The prospect of putting another levy proposition on the ballot is complicated by the $20,000 cost, Deschenes added.
“Every time we run an election, we cut off the time that we’re going to be open,” he said.
Another option would be to form a tax-collecting park district like the William Shore Memorial Pool District in Port Angeles. The pool in Port Angeles was transferred from the city to taxpayers after a vote in 2009.
SARC was built with a voter-approved bond in 1988 and was run for the first 13 years with funds as a junior taxing district.
Since then, it has relied on reserves.
The facility has pools, saunas, workout equipment and basketball and racquetball courts.

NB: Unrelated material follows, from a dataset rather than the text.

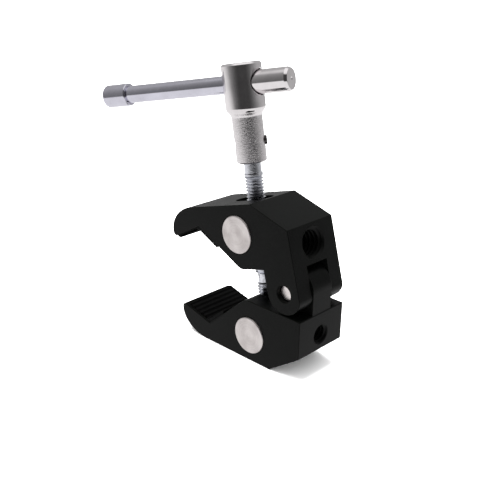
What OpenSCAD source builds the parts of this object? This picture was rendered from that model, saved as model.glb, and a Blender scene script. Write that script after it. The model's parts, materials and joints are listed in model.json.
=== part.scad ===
// Small two-jaw super clamp with a turnbuckle spindle and a sliding T-bar.
//
// Frame: +Z up, Y along the hinge pin, X from the jaw noses towards the hinge.
// The origin is on the lower jaw's flat underside, on the mid-plane.
//
// Both jaws share one V-shaped grip. Their outlines are drawn as [u, h] points
// measured from the hinge axis: u runs towards the noses, h runs outwards, away
// from the other jaw. The lower jaw uses h downwards and the upper jaw upwards.

/* [Jaws] */
// Width of both jaws along the hinge pin
jaw_w = 20.5; // [19:0.5:23]
// Height of the hinge axis above the underside
hinge_h = 27.4; // [27:0.1:28.5]
// Height of the upper jaw's top flat above the hinge axis
top_h = 27.3; // [27:0.1:28.4]
// Distance from the hinge axis down to the lower jaw's inner flat
lower_inner_h = 7.0; // [7:0.1:7.5]
// Distance from the hinge axis up to the upper jaw's inner flat
upper_inner_h = 7.2; // [7.2:0.1:8.2]
// Distance from the hinge axis back to the lower jaw's rear face
lower_rear = 6.7; // [6.2:0.1:7.7]
// Distance from the hinge axis back to the upper jaw's rear face
upper_rear = 5.8; // [5.3:0.1:6.2]
// Angle by which the upper jaw leans nose-down at rest
jaw_tilt = 15.9; // [12:0.1:18]

/* [V grip] */
// Distance of the V's bottom line from the hinge axis, towards the noses
apex_u = 31.8; // [31:0.1:32.7]
// Distance of the V's bottom line from the hinge axis, outwards
apex_h = 19.9; // [19.5:0.1:20.5]
// The first of these distances on the upper jaw
upper_apex_u = 32.4; // [31.8:0.1:33]
// Slope of the nose flank
nose_slope = 14.5; // [12:0.5:17]
// Slope of the heel flank
heel_slope = 41.5; // [40:0.5:43]
// Thickness of the rubber pads on the flanks
pad_t = 1.1; // [0.8:0.1:1.4]
// Number of ribs on a nose pad
rib_count = 6; // [3:1:8]
// Depth of the grooves between the ribs
rib_depth = 0.5; // [0.2:0.1:0.7]

/* [Hinge] */
// Hinge pin diameter
pin_d = 5.2; // [5:0.1:6]
// Depth of each pin end below the jaw's side face
pin_recess = 1.6; // [0.5:0.1:2]
// Radius of the lower jaw's hinge tongue
tongue_r = 6.5; // [6.2:0.1:6.5]
// Width of the hinge tongue
tongue_w = 8.6; // [7:0.2:10]
// Radius of the upper jaw's hinge ears
ear_r = 6.5; // [6.3:0.1:6.6]

/* [Barrel nuts] */
// Diameter of the two cross nuts
nut_d = 12; // [11:0.5:12]
// Amount by which a cross nut stands out of each side face
nut_proud = 0.4; // [0:0.1:1]
// Distance from the hinge axis to the lower nut's axis
lower_arm_r = 23.02; // [22.9:0.02:23.2]
// Distance from the hinge axis to the upper nut's axis
upper_arm_r = 23.65; // [23.55:0.05:23.8]
// Angle of the lower nut below the hinge axis
lower_arm = 54.3; // [54:0.1:55]
// Angle of the upper nut above the hinge axis, with the jaw level
upper_arm = 50.2; // [49.8:0.1:50.6]

/* [Spindle] */
// Major diameter of both threads
thread_d = 5.9; // [5.5:0.1:6]
// Diameter of the plain tail and the relief
neck_d = 4.7; // [4.3:0.1:4.9]
// Diameter of the plain shank above the threads
shank_d = 5.3; // [4.9:0.1:5.4]
// Distance from the lower nut's axis to the spindle's lower end
tail = 7.8; // [7.6:0.1:7.8]
// Distance from the lower nut's axis up to the end of the upper thread
thread_top = 49.8; // [48:0.1:51]
// Length of the plain relief between the two threads
relief = 2.5; // [1:0.5:4]

/* [Handle] */
// Distance from the lower nut's axis up to the handle's collar
collar_s = 53.0; // [52.5:0.1:54]
// Collar diameter
collar_d = 9.4; // [8.8:0.1:10]
// Collar length
collar_len = 13.8; // [13:0.1:15]
// Head diameter
head_d = 12.2; // [11.8:0.1:13]
// Head length, cone included
head_len = 15.9; // [15:0.1:17]
// Turn of the T-bar about the spindle at rest
bar_turn = 17; // [0:1:180]
// T-bar diameter
bar_d = 5.5; // [4.9:0.05:5.6]
// Diameter of the T-bar's thick end and of its cap
knob_d = 7.2; // [6.5:0.1:7.3]
// Whole length of the T-bar, cap included
bar_len = 66; // [60:0.2:80]
// Length of the pressed cap
cap_len = 8.8; // [7:0.1:10]
// Diameter of the roll pin that fixes the handle to the spindle
roll_d = 2.8; // [2.5:0.1:3]

/* [Threaded sockets] */
// Major diameter of the large socket, a 3/8-16 UNC thread
big_socket_d = 9.525; // [9.525]
// Depth of the large socket
big_socket_len = 11; // [9:0.5:11]
// Distance from the hinge axis out to the large socket's axis
big_socket_h = 13.1; // [12.9:0.1:13.4]
// Major diameter of the small socket, a 1/4-20 UNC thread
small_socket_d = 6.35; // [6.35]
// Depth of the small socket
small_socket_len = 10; // [8:0.5:10]
// Distance from the hinge axis out to the small socket's axis
small_socket_h = 14.4; // [14:0.1:15]

/* [Hidden] */
$fn = 96;

black = [0.07, 0.07, 0.075];
rubber = [0.03, 0.03, 0.03];
steel = [0.72, 0.72, 0.74];
chrome = [0.85, 0.85, 0.87];

run_gap = 0.05;         // radial clearance of every running fit
side_gap = 0.3;         // clearance between the tongue and each ear
over = 1;               // how far a cutter reaches past the metal

hinge_x = 20.95;        // from the origin back to the hinge axis
flat_rear = 4.8;        // u at the rear end of the underside
rear_corner_h = 19.35;  // h at the top of the lower jaw's rear chamfer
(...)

Proponents have said the money is needed to replace the heating and cooling system, repair vinyl siding and the roof, and reinforce the pool shell, as well as to improvement energy usage, cover an annual shortfall and keep fees affordable.
The levy is the first public funding sought by the district since 2003.
“We’re just going to do whatever we can and explore every option,” Deschenes said Wednesday.
SARC has more than 3,000 members from across the North Olympic Peninsula and draws nearly 250,000 visitors each year, officials have said.